>>>

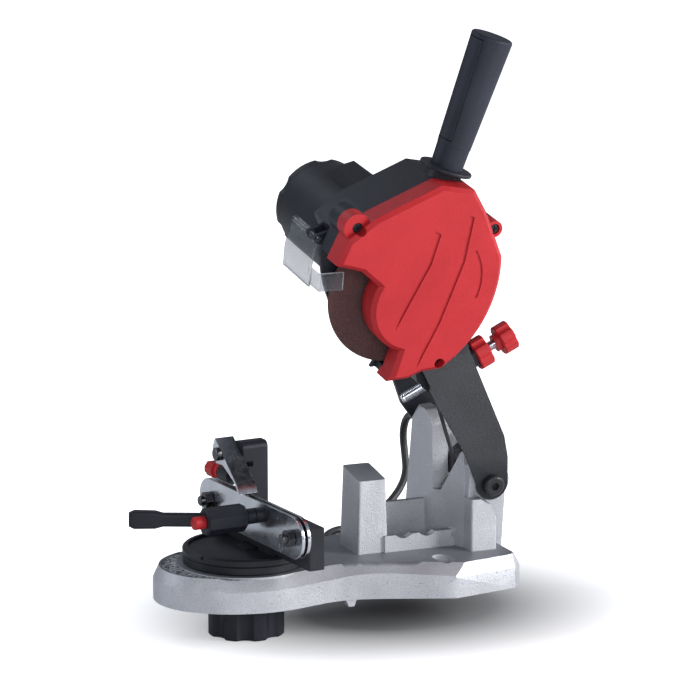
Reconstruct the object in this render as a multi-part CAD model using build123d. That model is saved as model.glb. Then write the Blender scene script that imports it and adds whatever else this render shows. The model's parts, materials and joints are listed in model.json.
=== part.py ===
from build123d import *
import math
import os

# Electric chainsaw sharpener, bench-mounted, millimetres, +Z up.
# Three frames are used while building:
#   base frame   origin at the turntable centre on the top face of the base casting
#   vise frame   the base frame turned about Z by VISE_TURN
#   arm frame    the base frame tipped back about X by ARM_TILT; its Y runs along the pivot
# Every finished piece is then moved so that the origin lies on the underside of the base,
# midway between the two bench slots.

# ---------------------------------------------------------------- driving dimensions
ARM_TILT = 10.0            # grinding head leans away from the operator, degrees
VISE_TURN = 6.0            # vise stands a little off square at rest, degrees
FLAT_GAP = 0.3             # between faces that pass or face each other
RUN_GAP = 0.05             # radial running clearance of shafts

# base casting
BASE_HEIGHT = 26.0
BASE_BEVEL_DROP = 10.0
BASE_BEVEL_IN = 4.5
BASE_WALL = 5.0
BASE_DECK = 7.0
RIB = 3.0
NOSE_RADIUS = 50.0
NOSE_X = -73.0
TAIL_X = 204.0
TAIL_HALF_WIDTH = 68.0
SHOULDER = (143.0, 78.0)
LEDGE_RIM = 4.0            # land round the turntable
PAD_DEPTH = 1.2
TICK_STEP = 5.0            # degrees between scale ticks
TICK_COUNT = 6             # ticks each side of the middle one
TICK_START = 1.6           # from the land to the ticks
TICK_LENGTH = 3.0
SLOT_X = 142.0             # bench slots
SLOT_SPACING = 110.0
SLOT_LENGTH = 25.0
SLOT_RADIUS = 7.0
LUG_X = 67.0               # lugs that locate against the bench edge
LUG_Y = 46.0
LUG_DROP = 5.5
LUG_WIDTH = 9.0

# depth stop block and trough
BLOCK_X = (85.0, 111.0)
BLOCK_Y = (-20.0, 17.0)
BLOCK_DRAFT = 1.8
BLOCK_TOP = 60.0           # height in the arm frame, so the top lies square to the arm
TROUGH_FAR_TOP = 31.0
TROUGH_NEAR_TOP = 13.0
TROUGH_WALL = 5.0

# yoke, arm frame
PIVOT_X = 189.0
PIVOT_Z = 58.0
YOKE_NEAR = (-28.7, -17.0)
YOKE_FAR = (41.0, 52.0)
YOKE_FRONT_X = 156.0
YOKE_WALL = 11.0
YOKE_TOP = 101.0
WINDOW_SILL = 42.0
POST_X = (170.0, 192.0)
POST_Y = (-45.0, -22.0)
POST_TOP = 41.0

# pivot
PIVOT_RADIUS = 5.0
PIVOT_HEAD_RADIUS = 8.5
PIVOT_HEAD_HEIGHT = 5.0
PIVOT_NUT_FLATS = 17.0
PIVOT_NUT_HEIGHT = 8.0
ARM_END_RADIUS = 13.0
BUSH_WALL = 1.5

# return spring
SPRING_WIRE = 3.0
SPRING_RADIUS = 15.5
SPRING_TURNS = 4.5
SPRING_PITCH = 3.6
SPRING_START = 3.0

# swing arm, arm frame
ARM_NEAR_FACE = -33.0
ARM_FAR_FACE = 65.0
ARM_PLATE = 3.0
ARM_FAR_PLATE = 4.5
ARM_LIP = 11.0
ARM_BEND_Z = 80.0
ARM_JOIN_Z = 158.0
BRIDGE_CORNER = (142.0, 127.0)

# grinding head, arm frame
SPINDLE_X = 110.0
SPINDLE_Z = 207.0
MOTOR_X = 108.0
MOTOR_Z = 231.0
DISC_RADIUS = 54.0
DISC_THICK = 3.2
DISC_BORE = 11.5
DISC_Y = 6.0
COVER_DEPTH = 22.0
COVER_WALL = 2.6
COVER_BEVEL = 3.2
LOWER_BOSS_GAP = 3.36       # lower screw's axis outside the disc's edge
TRAY_DEPTH = 16.0
TRAY_CAVITY = 12.0
CHAMBER_BACK = 42.0
MOTOR_PLATE_BACK = 50.0
MOTOR_RADIUS = 37.6
MOTOR_WALL = 2.6
MOTOR_BACK = 146.0
END_CAP_BACK = 158.0
SPINDLE_RADIUS = 6.0
MOTOR_SHAFT_RADIUS = 4.0
SPINDLE_PULLEY_RADIUS = 13.0
MOTOR_PULLEY_RADIUS = 6.5
PULLEY_Y = (25.0, 37.0)
BELT_THICK = 2.2
BEARING_RADIUS = 11.0
BEARING_WIDTH = 7.0

# limit screw, arm frame
LIMIT_TIP = (125.0, 118.8)
LIMIT_KNOB = (209.0, 163.2)
LIMIT_Y = 8.0
LIMIT_RADIUS = 4.0
LIMIT_KNOB_RADIUS = 12.3
LIMIT_KNOB_HEIGHT = 12.0
LOCK_KNOB_RADIUS = 12.8
LOCK_KNOB_AT = 72.4        # distance of the locking knob's middle from the tip
LOCK_KNOB_HEIGHT = 12.0
COLLAR_RADIUS = 8.5
COLLAR_HEIGHT = 3.5

# handle, arm frame
HANDLE_BASE = (146.0, 8.0, 304.0)
HANDLE_LEAN = 16.3
HANDLE_COLLAR_RADIUS = 20.5
HANDLE_COLLAR_THICK = 3.0
HANDLE_NECK_RADIUS = 12.5
HANDLE_NECK_LENGTH = 17.0
HANDLE_GRIP_LOW = 13.2
HANDLE_GRIP_HIGH = 16.2
HANDLE_GRIP_LENGTH = 88.0
PADDLE_WIDTH = 15.0
PADDLE_TRAVEL = 1.2
PADDLE_TURN = -76.0        # from the operator's side round to the left, degrees

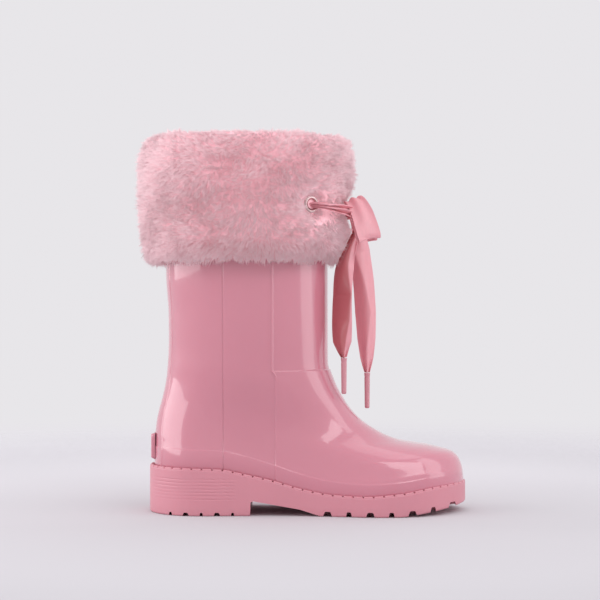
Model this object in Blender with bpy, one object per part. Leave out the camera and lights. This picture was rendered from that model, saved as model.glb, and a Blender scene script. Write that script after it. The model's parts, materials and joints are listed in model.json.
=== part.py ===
"""Child's right rain boot: moulded PVC foot and shaft on a lugged sole, with a faux-fur cuff and a ribbon bow.

Blender 4.5 script. Every size below is in millimetres and is turned into metres where a mesh is made.
+X points to the toe, +Z up, -Y to the outer (lateral) side. The origin is on the ground, under the middle.
"""

import math

import bmesh
import bpy
import numpy as np
from mathutils import Vector

MM = 0.001
UP = Vector((0, 0, 1))

# Foot and shaft, as seen from the side: x of the front and back lines at each height z.
FRONT_LINE = ((18.3, 101), (25, 100.2), (31.5, 98.1), (35.8, 93.8), (39.6, 81), (43.4, 60), (50.6, 44.4),
              (58, 34.6), (69, 26.4), (80, 20.8), (92, 17.4), (104, 17.3), (212, 17.3))
BACK_LINE = ((12, -89.2), (45, -89.2), (54, -88.4), (62, -86.8), (70, -84.6), (84, -82), (104, -80.8),
             (120, -80.9), (143, -82.4), (160, -82.7), (212, -82.7))
# Height z of the line where the foot meets the sole, at each x.
RIM_LINE = ((-93, 28.4), (-66, 28), (-47, 27.3), (-35, 24.9), (-16, 20.6), (0, 16), (19, 12.6), (38, 11.8),
            (60, 13.4), (80, 16.6), (103, 18.4))
SHAFT_TOP = 212
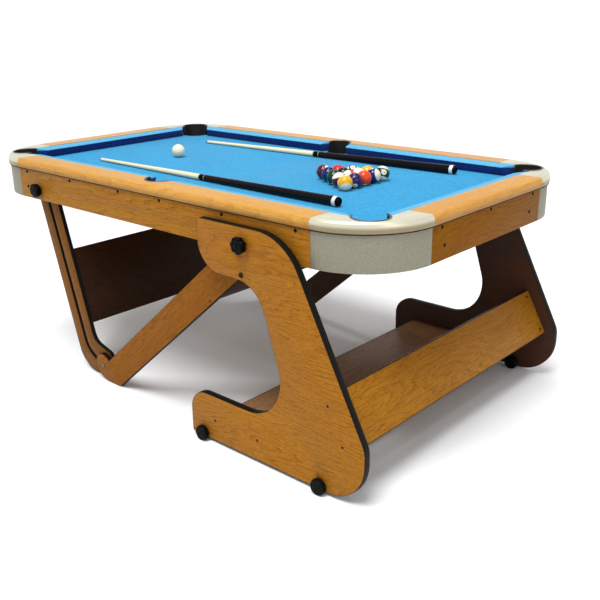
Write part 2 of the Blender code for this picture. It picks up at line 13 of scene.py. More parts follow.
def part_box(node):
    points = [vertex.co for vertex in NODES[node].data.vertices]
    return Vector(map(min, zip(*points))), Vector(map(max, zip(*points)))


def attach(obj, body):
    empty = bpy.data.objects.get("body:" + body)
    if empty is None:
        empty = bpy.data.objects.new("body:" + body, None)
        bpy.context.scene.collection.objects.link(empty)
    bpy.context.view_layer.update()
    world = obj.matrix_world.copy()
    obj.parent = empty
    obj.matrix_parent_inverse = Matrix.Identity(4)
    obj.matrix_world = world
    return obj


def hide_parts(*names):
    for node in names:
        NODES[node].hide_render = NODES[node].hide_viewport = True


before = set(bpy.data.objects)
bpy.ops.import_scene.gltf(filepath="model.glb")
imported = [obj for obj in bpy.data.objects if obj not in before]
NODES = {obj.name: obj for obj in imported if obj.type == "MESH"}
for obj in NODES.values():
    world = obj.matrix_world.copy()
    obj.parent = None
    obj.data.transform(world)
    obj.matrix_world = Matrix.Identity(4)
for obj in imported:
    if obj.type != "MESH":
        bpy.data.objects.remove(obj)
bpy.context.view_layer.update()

# ------------------------------------------------ places taken from the frame
RAIL_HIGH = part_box("rail_far")[1]
APRON_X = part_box("apron_right")[1].x            # outer face of the end aprons
APRON_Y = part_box("apron_far")[1].y              # outer face of the long aprons
OVERHANG = RAIL_HIGH.y - APRON_Y                # rails stand out past the aprons
APRON_LOW, APRON_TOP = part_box("apron_far")[0].z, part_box("apron_far")[1].z
RAIL_TOP = RAIL_HIGH.z
CLOTH_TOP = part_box("cloth")[1].z
PANEL_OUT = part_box("panel_far")[1].y            # outer face of the C-panels
PANEL_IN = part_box("panel_far")[0].y             # and their inner face
STRUT_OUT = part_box("strut_far")[1].y            # outer face of the struts
CORNER_R = 0.220                                # plan radius of the aprons' corners
CORNER_POCKET = (0.791, 0.412)                  # pocket centres, in X and Y
SIDE_POCKET_Y = 0.438
PIVOT_TOP = (0.470, 0.655)                      # pivots of the fold, in X and Z
PIVOT_LEG = (-0.567, 0.657)
STRUT_SLOPE = 40.4                              # degrees from horizontal
LEG_SLOPE = 74.0
BALL_R = 0.0238

# ------------------------------------------------------ sizes of added pieces
CORNER_RIM, SIDE_RIM = 0.0508, 0.0448           # radius of the pocket liners' beads
RIM_HALF = 0.0032                               # half the beads' width
CORNER_RIM_SPAN, SIDE_RIM_SPAN = 120, 91        # degrees to each side of the middle
APRON_SCREW_R = 0.0054
PANEL_SCREW_R = 0.0038
BOARD_SCREW_R = 0.0046
STRUT_SCREW_R = 0.0034
WHEEL_WIDTH = 0.018                             # one wheel of a twin castor
KNOB_LIFT = 0.0005                              # gap between a knob and its board
KNOB_LOBES, LOBE_DEPTH = 7, 0.0012
FIGURE_SIZE = 0.0105                            # height of the digits on the balls
CUE_TIP_Z, CUE_END_Z = 0.0062, 0.0153           # a cue's axis above the cloth at both ends
STRIPE_HALF = 0.0128                            # half the width of a ball's stripe
SPOT_R = 0.00875                                # radius of a ball's number spot


# ==================================================================== meshes
def placed(name, data):
    """A new object in the scene."""
    ob = bpy.data.objects.new(name, data)
    bpy.context.scene.collection.objects.link(ob)
    return ob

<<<

• [Exercise objective] From the first line of the data through the line with "# midway between the two bench slots.", quote each line exactly and add nothing else.

• [Solution to the exercise]
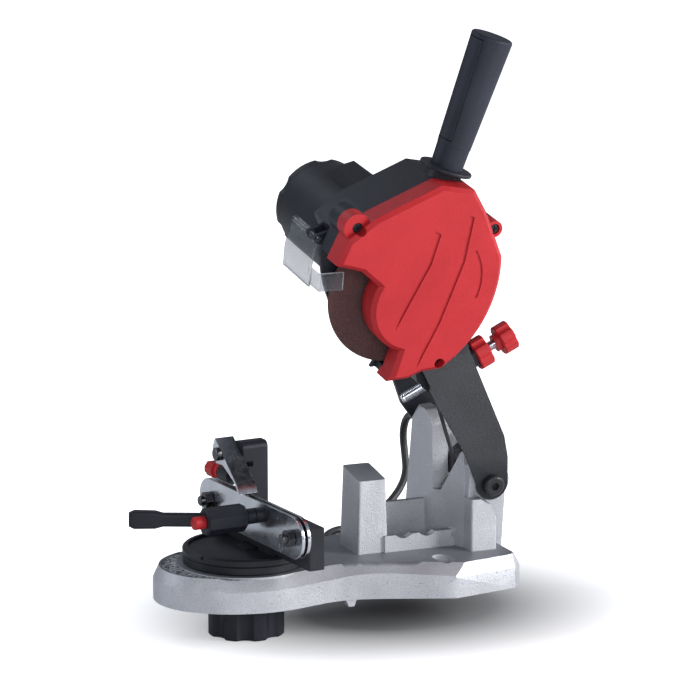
Reconstruct the object in this render as a multi-part CAD model using build123d. That model is saved as model.glb. Then write the Blender scene script that imports it and adds whatever else this render shows. The model's parts, materials and joints are listed in model.json.
=== part.py ===
from build123d import *
import math
import os

# Electric chainsaw sharpener, bench-mounted, millimetres, +Z up.
# Three frames are used while building:
#   base frame   origin at the turntable centre on the top face of the base casting
#   vise frame   the base frame turned about Z by VISE_TURN
#   arm frame    the base frame tipped back about X by ARM_TILT; its Y runs along the pivot
# Every finished piece is then moved so that the origin lies on the underside of the base,
# midway between the two bench slots.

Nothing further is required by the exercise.